The second benefit is that a potentially comprehensive application programming interface (API) is presented to the operating system, thereby tending to virtualize particular implementations of the physical and functional peripheral hardware. Multimedia, network and related communications applications can therefore effectively assume broader or simply different support for desired functions than actually provided by any particular implementation of peripheral hardware.
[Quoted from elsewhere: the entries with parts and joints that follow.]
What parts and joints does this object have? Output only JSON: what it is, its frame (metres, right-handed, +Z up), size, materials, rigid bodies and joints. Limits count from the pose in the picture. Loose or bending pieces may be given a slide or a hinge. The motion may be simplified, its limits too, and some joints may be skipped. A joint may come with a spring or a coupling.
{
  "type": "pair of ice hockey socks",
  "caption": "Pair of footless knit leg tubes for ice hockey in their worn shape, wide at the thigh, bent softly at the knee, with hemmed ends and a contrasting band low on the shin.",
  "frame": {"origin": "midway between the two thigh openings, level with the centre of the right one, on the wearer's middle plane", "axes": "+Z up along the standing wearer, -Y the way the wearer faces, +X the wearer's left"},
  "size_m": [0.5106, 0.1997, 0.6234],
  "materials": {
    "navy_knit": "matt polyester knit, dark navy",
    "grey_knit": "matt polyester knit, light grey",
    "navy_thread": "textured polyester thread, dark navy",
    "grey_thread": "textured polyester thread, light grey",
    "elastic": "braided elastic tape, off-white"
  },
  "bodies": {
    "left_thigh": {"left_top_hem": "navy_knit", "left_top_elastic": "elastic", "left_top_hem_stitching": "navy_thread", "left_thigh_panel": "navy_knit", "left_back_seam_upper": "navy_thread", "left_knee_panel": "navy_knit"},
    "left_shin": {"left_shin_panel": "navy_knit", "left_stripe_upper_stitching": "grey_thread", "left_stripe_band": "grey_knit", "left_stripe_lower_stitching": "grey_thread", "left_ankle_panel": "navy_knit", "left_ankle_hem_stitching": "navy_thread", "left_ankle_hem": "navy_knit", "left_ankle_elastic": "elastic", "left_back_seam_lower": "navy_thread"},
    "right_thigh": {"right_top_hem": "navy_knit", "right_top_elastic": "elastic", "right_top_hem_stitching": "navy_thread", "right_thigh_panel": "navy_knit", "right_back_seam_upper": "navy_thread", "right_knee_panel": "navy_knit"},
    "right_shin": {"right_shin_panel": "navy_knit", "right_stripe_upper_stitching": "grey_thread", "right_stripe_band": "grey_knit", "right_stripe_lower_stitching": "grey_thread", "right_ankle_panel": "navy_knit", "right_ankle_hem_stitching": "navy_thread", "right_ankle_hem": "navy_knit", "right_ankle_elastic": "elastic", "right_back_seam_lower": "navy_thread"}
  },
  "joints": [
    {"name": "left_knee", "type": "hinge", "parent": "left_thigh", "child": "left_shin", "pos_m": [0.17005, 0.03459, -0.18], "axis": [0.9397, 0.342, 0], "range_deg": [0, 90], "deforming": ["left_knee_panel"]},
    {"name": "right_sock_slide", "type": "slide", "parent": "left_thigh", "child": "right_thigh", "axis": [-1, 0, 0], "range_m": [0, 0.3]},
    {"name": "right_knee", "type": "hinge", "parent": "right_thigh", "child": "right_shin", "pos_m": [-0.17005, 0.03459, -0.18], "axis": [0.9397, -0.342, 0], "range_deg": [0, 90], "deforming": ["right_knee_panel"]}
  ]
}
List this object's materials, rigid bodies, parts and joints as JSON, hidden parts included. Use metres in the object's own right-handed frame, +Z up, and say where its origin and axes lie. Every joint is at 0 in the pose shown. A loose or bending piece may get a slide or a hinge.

Where direct support for a particular function is not directly provided by a particular instance of the peripheral hardware, the function is performed in software by the host processor, executing as the host based signal processor, down to a functional level that is supported by the particular instance of the peripheral hardware.
While host based signal processing can increase the efficiency of the personal computer or workstation system in performing multimedia, network and communications functions, many of the functions supported by host based signal processing are still quite computationally intensive. Thus, host based signal processing represents a most direct burden on the host processor. Furthermore, while host based signal processing does have the potential for significantly reducing the volume of data transported to or from the peripheral hardware, as a practical matter the computational burden on the host processor will not be substantially affected and, in any event, will remain quite significant.